District information
- Type: Local school district
- Grades: K–6
- Superintendent: Todd Lettow
- Budget: $4,517,000 (2020-21)
- NCES District ID: 1905970

Students and staff
- Students: 176 (2022-23)
- Teachers: 15.68 FTE
- Staff: 20.84 FTE
- Student–teacher ratio: 11.22
- District mascot: Cadets
- Colors: Blue and Red

Other information
- Website: www.cal.k12.ia.us

= CAL Community School District =

School district in Iowa, US

CAL Community School District is a public school district headquartered in Latimer, Iowa.

The district is mostly in Franklin County with a section in Wright County, and serves Latimer, Alexander, and Coulter.

==History==
The first consolidation among the three towns that later made up CAL was in 1947, with the merger of the Coulter Consolidated School and the Latimer Consolidated School, to form the Franklin Consolidated School District. Shortly thereafter, land was acquired at a site approximately halfway between Latimer and Coulter, two miles to the south, and construction began on a new school, which opened in 1951. In 1962, Franklin Consolidated merged with the Alexander Consolidated School, and the district rebranded itself as CAL Community School.
In 1998, after a long period of declining enrollment in both districts, CAL and the Dows Community School District began a grade-sharing program with each district having its own elementary school, Dows operating the middle school, and CAL operating the high school. Circa 2004, the CAL district had 241 students. In the 2016–17 school year the district had 261 students.

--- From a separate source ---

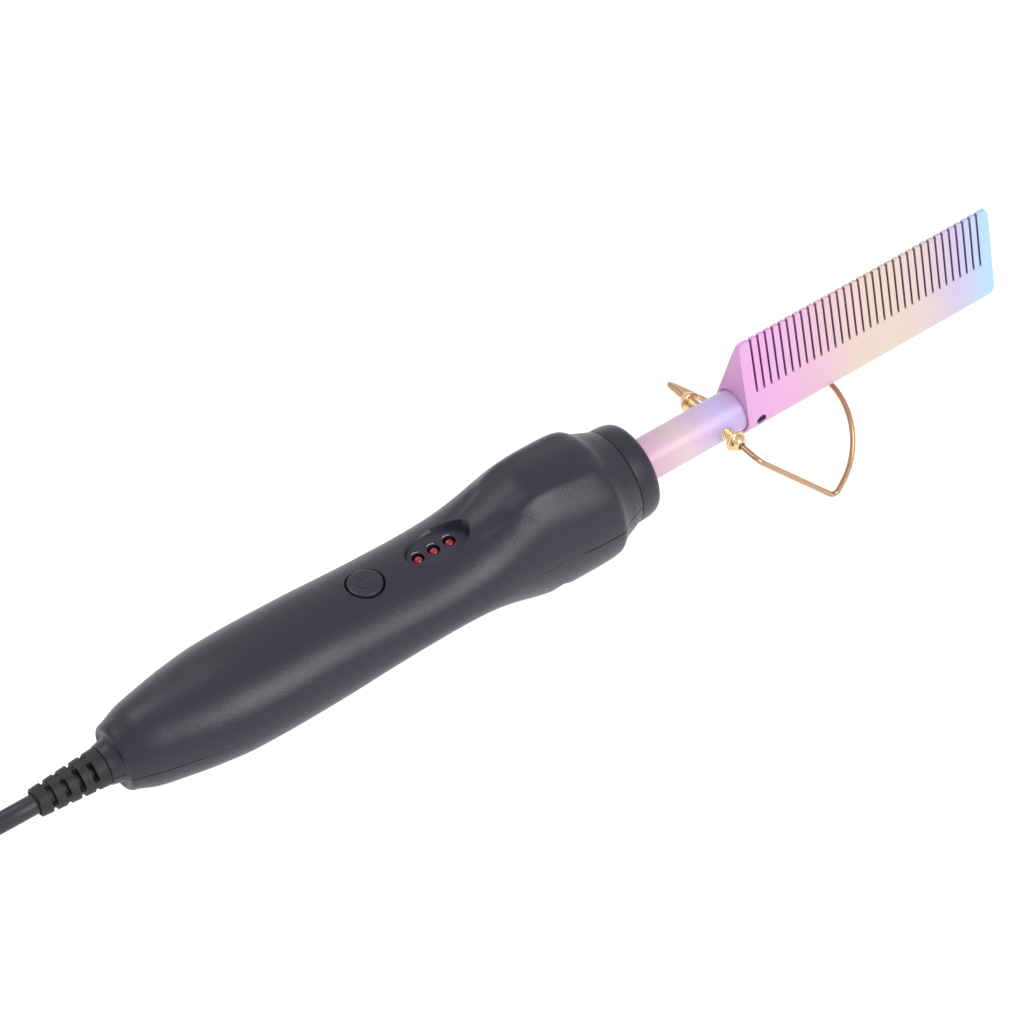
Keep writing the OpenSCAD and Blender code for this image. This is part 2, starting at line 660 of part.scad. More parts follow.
module stand_screw_right() color("#c8a24a") seated() mirror([0, 1, 0]) stand_screw();

// Both sides of the wire as one run of points, from the right hinge to the left
function mirror_y(p) = [p[0], -p[1], p[2]];
wire_run = concat([for (p = wire_side) mirror_y(p)],
    [for (i = [2:len(wire_side)]) wire_side[len(wire_side) - i]]);
module stand_wire() color("#a9824a") seated() translate([stand_x, 0, 0]) {
    tube_along(wire_run, wire_vertex_r, wire_sides, [0, 0, 1]);
    for (s = [-1, 1]) rotate([-90 * s, 0, 0]) translate([0, 0, wire_hinge_y])
        cylinder(h = wire_in_y - wire_hinge_y + 0.5, r = wire_r, $fn = fine);
}

// ---- Cord, hank and plug -------------------------------------------------------

// Points of the free cord, forward of the front end of the hank, chosen by hand
cord_r = cord_d / 2;
cord_exit = seat([relief_back, 0, 0]);
cord_dir = [-cos(tilt), 0, -sin(tilt)];
hank_front = -233.5;
lead_route = [[-174, 1.6, 7.4], [-184, 5.2, 5], [-194, 10.4, 3.4], [-204, 16, 2.8],
    [-214, 20.6, 2.75], [-223, 22.4, 2.75]];

// The hank: flat loops of two runs and two folds, piled in layers
hank_run = 107;
hank_layers = 4;
fold_out = 22.5;
fold_in = 16.5;
layer_step = 6;
waist_in = 12;
waist_lift = 1;
run_share = 0.25;
loop_rings = 24;
hank_x = hank_front - cord_d - hank_run / 2;
function hank_r(t) = let (k = floor(t), v = span(run_share, 1, t - k), odd = k % 2)
    odd == 0 ? mix(fold_out, fold_in, v) : mix(fold_in, fold_out, v);
function hank_z(t) = let (k = floor(t)) cord_r
    + layer_step * (k == 0 ? 0 : k - 1 + soft(span(0, run_share, t - k)));
function waist(x) = (1 + cos(360 * x / hank_run)) / 2;
function run_point(x, side, t) = [x, side * (hank_r(t) - waist_in * waist(x)),
    hank_z(t) + waist_lift * waist(x)];
function fold_point(side, a, t) = [-side * (hank_run / 2 + hank_r(t) * sin(a)),
    side * hank_r(t) * cos(a), hank_z(t)];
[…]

As a way to lower costs, the district was scheduled to begin sharing a superintendent with the Hampton–Dumont Community School District in 2016. The school board of Hampton–Dumont CSD approved the arrangement, effective July 1 that year. In 2018, the district entered into a whole grade-sharing agreement with Hampton–Dumont, sending its secondary students there. Shortly after the grade-sharing agreement was allowed to lapse in 2014, Dows opted to consolidate with the much larger Clarion-Goldfield Community School, which renamed itself Clarion-Goldfield-Dows Community School.

==Schools==
- CAL Elementary School, Latimer
Secondary students attend Hampton–Dumont Community School District through a grade sharing agreement.

===Athletics===
Prior to the agreement, the CAL Cadets competed in the Iowa Star Conference.